## BEGIN

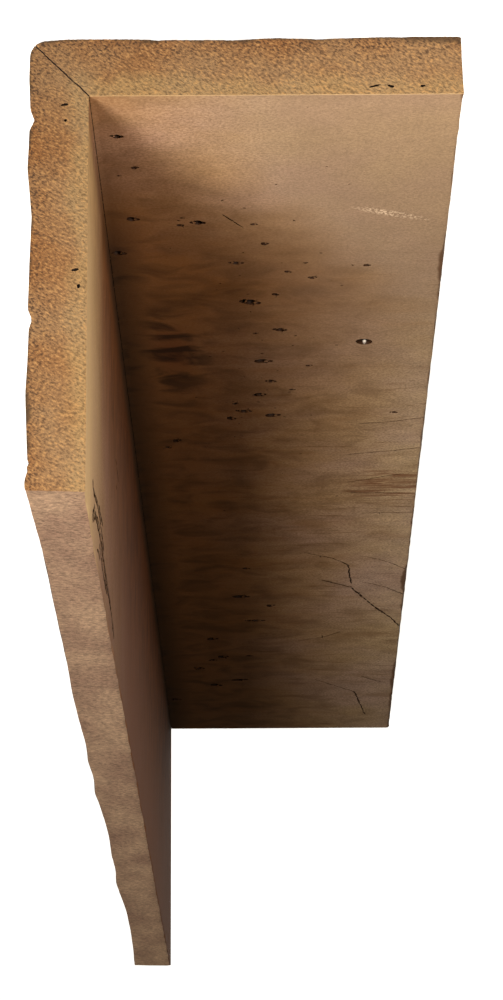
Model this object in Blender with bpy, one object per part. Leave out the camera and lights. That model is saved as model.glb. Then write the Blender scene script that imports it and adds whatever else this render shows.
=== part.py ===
"""Faux ceiling beam: one length of an L-shaped cover moulded in rigid foam.

Two boards meet in a glued mitre along the beam's outer corner. Their outer faces are hewn
like old timber, with adze hollows and checks that run with the grain. Their inner faces
and free edges are flat, and the length is cut square at both ends.

The beam lies as it is fitted, bottom board down and side board up. X runs across the
bottom board towards the side board, Y runs along the beam from the near cut end, and Z is
up. The origin is under the middle of the beam, level with the lowest crests of its
underside.
"""

import math

import bmesh
import bpy
import numpy as np

# Driving dimensions, in metres
BEAM_LENGTH = 1.000
BEAM_WIDTH = 0.152
BEAM_HEIGHT = 0.165
WALL = 0.0215  # from the flat inner face to the highest crest of the hewn face
GLUE_GAP = 0.0003  # width of the seam in the mitre
CORNER_RADIUS = 0.006  # worn outer corner, where the two hewn faces meet
EDGE_RADIUS = 0.002  # hewn face to free edge

# Spacing of the mesh over the hewn faces, in metres
ROW_PITCH = 0.0145
COLUMN_PITCH = 0.013
CORNER_STEPS = 3
EDGE_STEPS = 2

# Depths of the carving below the highest crest, in metres
CROWN = 0.0008  # how far a rib falls away from its middle to its checks
CORNER_BLEND = 0.024  # width over which a face takes on the wear of the corner
CHECK_HALF_WIDTH = 0.0036
CHECK_FADE = 0.07  # length over which a check runs out

# The grain wanders sideways as it runs along the beam, in metres
GRAIN_SWAY = 0.0035
GRAIN_WAVE = 0.62
GRAIN_LAG = 18.0  # radians of the wave for each metre across

# Adze hollows, in metres: their pitch along a lane, and their mean half sizes and depths
LANE_PITCH = 0.095
HOLLOW_HALF_LENGTH = 0.078
HOLLOW_HALF_WIDTH = 0.034
SIDE_HOLLOW_DEPTH = 0.0044
BOTTOM_HOLLOW_DEPTH = 0.0030
LANE_SHARES = (0.16, 0.41, 0.66)
SIDE_SEED = 285
BOTTOM_SEED = 52

# Carving is placed by shares: across from the outer corner, along from the near cut end.
# A check is (across, first, last, depth in metres).
SIDE_CHECKS = (
    (0.185, -0.20, 0.47, 0.0018),
    (0.400, 0.38, 1.20, 0.0022),
    (0.627, -0.20, 0.82, 0.0014),
    (0.953, -0.20, 0.24, 0.0016),
)
BOTTOM_CHECKS = (
    (0.300, -0.02, 0.55, 0.0020),
    (0.470, 0.46, 1.20, 0.0022),
    (0.668, -0.02, 0.78, 0.0018),
    (0.860, 0.30, 1.20, 0.0015),
)

# Hollows cut over the outer corner and over the side board's free edge, where their
# outline shows: (along, half length, depth in metres)
CORNER_HOLLOWS = (
    (0.05, 0.16, 0.0009),
    (0.31, 0.13, 0.0020),
    (0.55, 0.10, 0.0013),
    (0.76, 0.14, 0.0022),
    (0.97, 0.08, 0.0012),
)
SIDE_EDGE_HOLLOWS = (
    (0.120, 0.190, 0.0030),
    (0.394, 0.050, 0.0017),
    (0.468, 0.036, 0.0017),
    (0.595, 0.090, 0.0031),
    (0.685, 0.045, 0.0025),
    (0.862, 0.122, 0.0042),
)
BOTTOM_EDGE_HOLLOWS = (
    (0.230, 0.150, 0.0022),
    (0.440, 0.070, 0.0016),
    (0.600, 0.110, 0.0028),
    (0.880, 0.130, 0.0024),
)

SHARP_ANGLE = math.radians(35.0)
FOAM_COLOUR = (0.315, 0.185, 0.095, 1.0)
FOAM_ROUGHNESS = 0.85


def clear_scene():
    """Start from an empty scene."""
    for old in list(bpy.data.objects):
        bpy.data.objects.remove(old, do_unlink=True)


def foam_material(name):
    """Rigid foam with a baked-on brown skin: matt, and not metallic."""
    material = bpy.data.materials.new(name)
    material.use_nodes = True
    shader = material.node_tree.nodes["Principled BSDF"]
    shader.inputs["Base Color"].default_value = FOAM_COLOUR
    shader.inputs["Roughness"].default_value = FOAM_ROUGHNESS
    shader.inputs["Metallic"].default_value = 0.0
    return material


def smooth_step(value):
    """Rise smoothly from 0 to 1 as value goes from 0 to 1."""
    t = np.clip(value, 0.0, 1.0)
    return t * t * (3.0 - 2.0 * t)


def lane_hollows(face_width, deepest, seed):
    """Adze hollows laid in lanes, as (across, along, half width, half length, depth)."""
    chance = np.random.default_rng(seed)
    per_lane = max(1, round(BEAM_LENGTH / LANE_PITCH))
    hollows = []
    for lane, share in enumerate(LANE_SHARES):
        for i in range(-1, per_lane + 1):
            stagger = 0.5 * (lane % 2) + chance.uniform(-0.25, 0.25)
            hollows.append((
                (share + chance.uniform(-0.05, 0.05)) * face_width,
                (i + 0.5 + stagger) * BEAM_LENGTH / per_lane,
                HOLLOW_HALF_WIDTH * chance.uniform(0.75, 1.2),
                HOLLOW_HALF_LENGTH * chance.uniform(0.6, 1.25),
                deepest * chance.uniform(0.45, 1.1),
            ))
    return hollows


def row_of_hollows(shares, across, half_width):
    """Hollows in one row at a stated place across, in the form lane_hollows gives."""
    return [
        (across, along * BEAM_LENGTH, half_width, half * BEAM_LENGTH, depth)
        for along, half, depth in shares
    ]


def hollow_depth(hollows, across, along):
    """Depth of the deepest hollow at each point, 0 where none reaches."""
    depth = np.zeros_like(across)
    for centre, station, half_width, half_length, deepest in hollows:
        u = (across - centre) / half_width
        v = (along - station) / half_length
        depth = np.maximum(depth, deepest * (1.0 - u * u - v * v))
    return depth


def check_lines(checks, face_width):
    """The checks with their places in metres: (across, first, last, depth)."""
    return [
        (across * face_width, first * BEAM_LENGTH, last * BEAM_LENGTH, depth)
        for across, first, last, depth in checks
    ]


def column_places(lines, face_width):
    """Places of the mesh columns: three for each check, and evenly spaced between."""
    start = CORNER_RADIUS
    stop = face_width - EDGE_RADIUS
    fixed = [start]
    for across, _, _, _ in lines:
        fixed += [across - CHECK_HALF_WIDTH, across, across + CHECK_HALF_WIDTH]
    fixed.append(stop)
    fixed = sorted(min(max(place, start), stop) for place in fixed)
    places = [start]
    for low, high in zip(fixed, fixed[1:]):
        if high - low < 0.0002:
            continue
        steps = max(1, round((high - low) / COLUMN_PITCH))
        places += [low + (high - low) * (i + 1) / steps for i in range(steps)]
    return np.array(places)


def crown_depth(lines, across, face_width):
    """Fall of each rib from its middle to the checks beside it."""
    bounds = [0.0] + [line[0] for line in lines] + [face_width]
    depth = np.zeros_like(across)
    for low, high in zip(bounds, bounds[1:]):
        inside = (across >= low) & (across <= high)
        share = (across - low) / (high - low)
        depth = np.where(inside, CROWN * (2.0 * share - 1.0) ** 2, depth)
    return depth


def check_depth(lines, across, along):
    """Depth of the V-shaped checks, each running out at its two ends."""
    depth = np.zeros_like(across)
    for centre, first, last, deepest in lines:
        groove = np.clip(1.0 - np.abs(across - centre) / CHECK_HALF_WIDTH, 0.0, 1.0)
        inside = np.minimum(along - first, last - along) / CHECK_FADE
        depth = np.maximum(depth, deepest * groove * smooth_step(inside))
    return depth


def grain_sway(across, along, face_width):
    """Sideways wander of the grain, none at the near end or at the face's two edges."""
    lag = GRAIN_LAG * across
    wave = np.sin(2.0 * math.pi * along / GRAIN_WAVE + lag) - np.sin(lag)
    inward = np.minimum(across, face_width - across) / CORNER_BLEND
    return GRAIN_SWAY * wave * smooth_step(inward)


def corner_wear(along):
    """How far the outer corner is worn back at each station, the same on both boards."""
    hollows = row_of_hollows(CORNER_HOLLOWS, 0.0, CORNER_BLEND)
    return hollow_depth(hollows, np.zeros_like(along), along)


def hewn_face(face_width, checks, edge_hollows, deepest, seed):
    """Grid of the hewn face: place across and depth, one row for each station along."""
    rows = max(2, round(BEAM_LENGTH / ROW_PITCH))
    stations = np.linspace(0.0, BEAM_LENGTH, rows + 1)
    lines = check_lines(checks, face_width)
    across, along = np.meshgrid(column_places(lines, face_width), stations)
    hollows = lane_hollows(face_width, deepest, seed)
    hollows += row_of_hollows(edge_hollows, face_width, 2.0 * HOLLOW_HALF_WIDTH)
    depth = hollow_depth(hollows, across, along)
    depth += crown_depth(lines, across, face_width)
    depth += check_depth(lines, across, along)
    wear = corner_wear(stations)
    blend = smooth_step((across - CORNER_RADIUS) / CORNER_BLEND)
    depth = wear[:, None] * (1.0 - blend) + depth * blend
    depth -= depth.min()
    across = across + grain_sway(across, along, face_width)
    return stations, across, depth


def skin_outline(across, depth, face_width):
    """Hewn side of one cross-section as (across, depth), from the mitre to the free edge."""
    centre = CORNER_RADIUS + depth[0]
    widest = math.acos(GLUE_GAP / (2.0 * CORNER_RADIUS)) - math.pi / 4.0
    points = []
    for i in range(CORNER_STEPS):
        angle = widest * (1.0 - i / CORNER_STEPS)
        points.append((
            centre - CORNER_RADIUS * math.sin(angle),
            centre - CORNER_RADIUS * math.cos(angle),
        ))
    points.append((centre, depth[0]))
    points += list(zip(across[1:], depth[1:]))
    for i in range(EDGE_STEPS):
        angle = math.pi / 2.0 * (i + 1) / EDGE_STEPS
        points.append((
            face_width - EDGE_RADIUS + EDGE_RADIUS * math.sin(angle),
            depth[-1] + EDGE_RADIUS - EDGE_RADIUS * math.cos(angle),
        ))
    return points


def build_board(name, face_width, checks, edge_hollows, deepest, seed, place):
    """Loft a board along the beam from its cross-sections.

    deepest is the depth of its mean adze hollow. place turns a point (across, depth,
    along) into its place in the beam.
    """
    stations, across, depth = hewn_face(face_width, checks, edge_hollows, deepest, seed)
    bm = bmesh.new()
    skin = []
    for row, station in enumerate(stations):
        outline = skin_outline(across[row], depth[row], face_width)
        skin.append([bm.verts.new(place(a, h, station)) for a, h in outline])
    mitre_foot = WALL + GLUE_GAP / math.sqrt(2.0)
    near_inner, far_inner = (
        [bm.verts.new(place(a, WALL, station)) for a in (face_width, mitre_foot)]
        for station in (stations[0], stations[-1])
    )
    for near, far in zip(skin, skin[1:]):
        for i in range(len(near) - 1):
            bm.faces.new((near[i], near[i + 1], far[i + 1], far[i]))
    mitre_line = [row[0] for row in skin]
    free_edge_line = [row[-1] for row in skin]
    bm.faces.new(mitre_line + [far_inner[1], near_inner[1]])
    bm.faces.new(free_edge_line + [far_inner[0], near_inner[0]])
    bm.faces.new(near_inner + far_inner[::-1])
    bm.faces.new(skin[0] + near_inner)
    bm.faces.new(skin[-1] + far_inner)
    bmesh.ops.recalc_face_normals(bm, faces=bm.faces)
    mesh = bpy.data.meshes.new(name)
    bm.to_mesh(mesh)
    bm.free()
    mesh.shade_smooth()
    mesh.set_sharp_from_angle(angle=SHARP_ANGLE)
    board = bpy.data.objects.new(name, mesh)
    board.data.materials.append(foam_material(name + "_foam"))
    bpy.context.scene.collection.objects.link(board)
    return board


def build_beam():
    """Both boards, where they meet in the beam."""
    right = BEAM_WIDTH / 2.0
    near = -BEAM_LENGTH / 2.0
    build_board(
        "bottom_board", BEAM_WIDTH, BOTTOM_CHECKS, BOTTOM_EDGE_HOLLOWS,
        BOTTOM_HOLLOW_DEPTH, BOTTOM_SEED,
        lambda across, depth, along: (right - across, near + along, depth),
    )
    build_board(
        "side_board", BEAM_HEIGHT, SIDE_CHECKS, SIDE_EDGE_HOLLOWS,
        SIDE_HOLLOW_DEPTH, SIDE_SEED,
        lambda across, depth, along: (right - depth, near + along, across),
    )


clear_scene()
build_beam()
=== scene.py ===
# %% [markdown]
# # A faux ceiling beam in moulded foam
#
# The real beam is an imitation of old hewn timber. Two boards of rigid polyurethane foam are
# moulded with a carved and stained face, mitred along one edge, and glued into an L that
# covers the corner between a wall and a ceiling. We look at it from behind: into the L, with
# the raw cut end nearest to us.
#
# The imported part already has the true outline. Here each board is made again with enough
# mesh for what a drawing of its outline can't hold: grain, foam cells, voids and cracks.

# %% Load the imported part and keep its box
import math
import random

import bmesh
import bpy
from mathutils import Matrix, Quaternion, Vector


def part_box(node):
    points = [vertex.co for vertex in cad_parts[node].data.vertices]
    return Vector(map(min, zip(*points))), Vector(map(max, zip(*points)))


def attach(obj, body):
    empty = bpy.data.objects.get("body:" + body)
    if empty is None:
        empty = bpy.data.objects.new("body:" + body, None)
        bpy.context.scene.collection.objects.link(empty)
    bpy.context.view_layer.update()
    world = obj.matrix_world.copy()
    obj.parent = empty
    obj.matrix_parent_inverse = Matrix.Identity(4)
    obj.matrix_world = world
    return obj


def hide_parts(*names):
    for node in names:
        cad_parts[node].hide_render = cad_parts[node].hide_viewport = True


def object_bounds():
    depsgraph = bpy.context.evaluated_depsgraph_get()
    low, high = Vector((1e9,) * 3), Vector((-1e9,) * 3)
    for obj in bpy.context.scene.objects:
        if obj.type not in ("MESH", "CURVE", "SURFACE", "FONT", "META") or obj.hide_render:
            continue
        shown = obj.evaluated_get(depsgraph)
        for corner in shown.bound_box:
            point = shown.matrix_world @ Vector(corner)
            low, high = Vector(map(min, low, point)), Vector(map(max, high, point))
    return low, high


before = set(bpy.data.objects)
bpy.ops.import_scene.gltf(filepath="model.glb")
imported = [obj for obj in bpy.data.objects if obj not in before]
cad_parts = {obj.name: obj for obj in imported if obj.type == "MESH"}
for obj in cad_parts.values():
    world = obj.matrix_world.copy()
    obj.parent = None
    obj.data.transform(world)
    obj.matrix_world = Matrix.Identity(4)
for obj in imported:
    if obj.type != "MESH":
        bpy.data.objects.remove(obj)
cad_low, cad_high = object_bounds()
print("CAD box", tuple(cad_low), tuple(cad_high))

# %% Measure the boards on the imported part
MM = 0.001
NEAR = cad_low.y  # the cut end that faces the camera
FAR = cad_high.y
FLOOR = cad_low.z
OUTER_SIDE = cad_high.x  # highest crest of the side board's hewn face
FREE_EDGE_X = cad_low.x  # the bottom board's free edge
TOP = cad_high.z  # the side board's free edge
INNER_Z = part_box("bottom_board")[1].z  # the bottom board's inner face
INNER_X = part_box("side_board")[0].x  # the side board's inner face
WALL = INNER_Z - FLOOR
SEAM = 0.3 * MM  # the glue line in the mitre
print("wall", round(WALL / MM, 2), "mm")

# %% [markdown]
# ## The camera
#
# The photograph was taken with a long lens, a little above the beam and in front of its cut
# end, and then turned upside down: the board that lies on the floor is at the top of the
# picture. So the camera aims at the middle of the inner face and is rolled half a turn.
# Blender fits the sensor's 36 mm to the longer side of the picture, which is its height.

# %% Place the camera
CAMERA_PLACE = Vector((-0.0110, -1.7363, 0.5256))
CAMERA_AIM = Vector((0.0023, 0.0053, 0.0221))
CAMERA_ROLL = math.radians(179.8)
CAMERA_LENS = 137.6  # mm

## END

To do>
Begin with the first line of the listing and copy exactly through the line that contains "in rigid foam.", please, keeping both ends and leaving out everything after.

Answer in full>
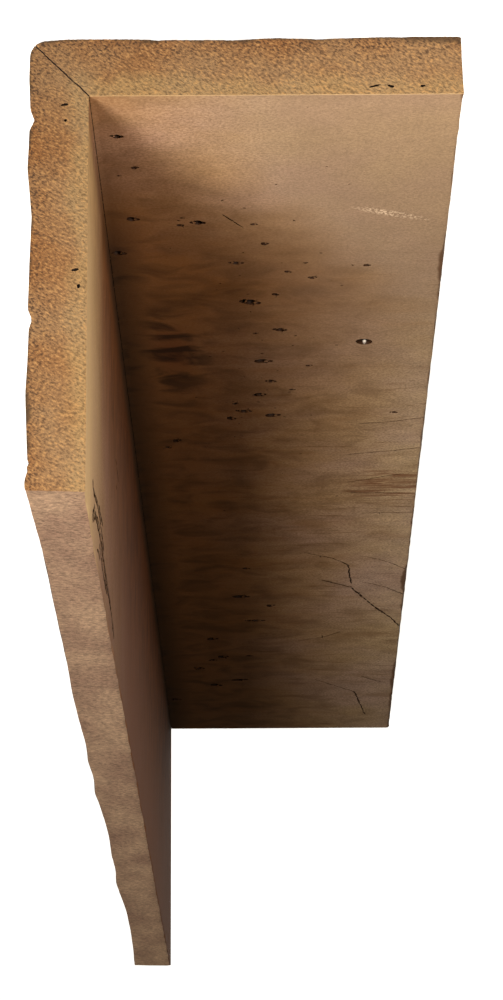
Model this object in Blender with bpy, one object per part. Leave out the camera and lights. That model is saved as model.glb. Then write the Blender scene script that imports it and adds whatever else this render shows.
=== part.py ===
"""Faux ceiling beam: one length of an L-shaped cover moulded in rigid foam.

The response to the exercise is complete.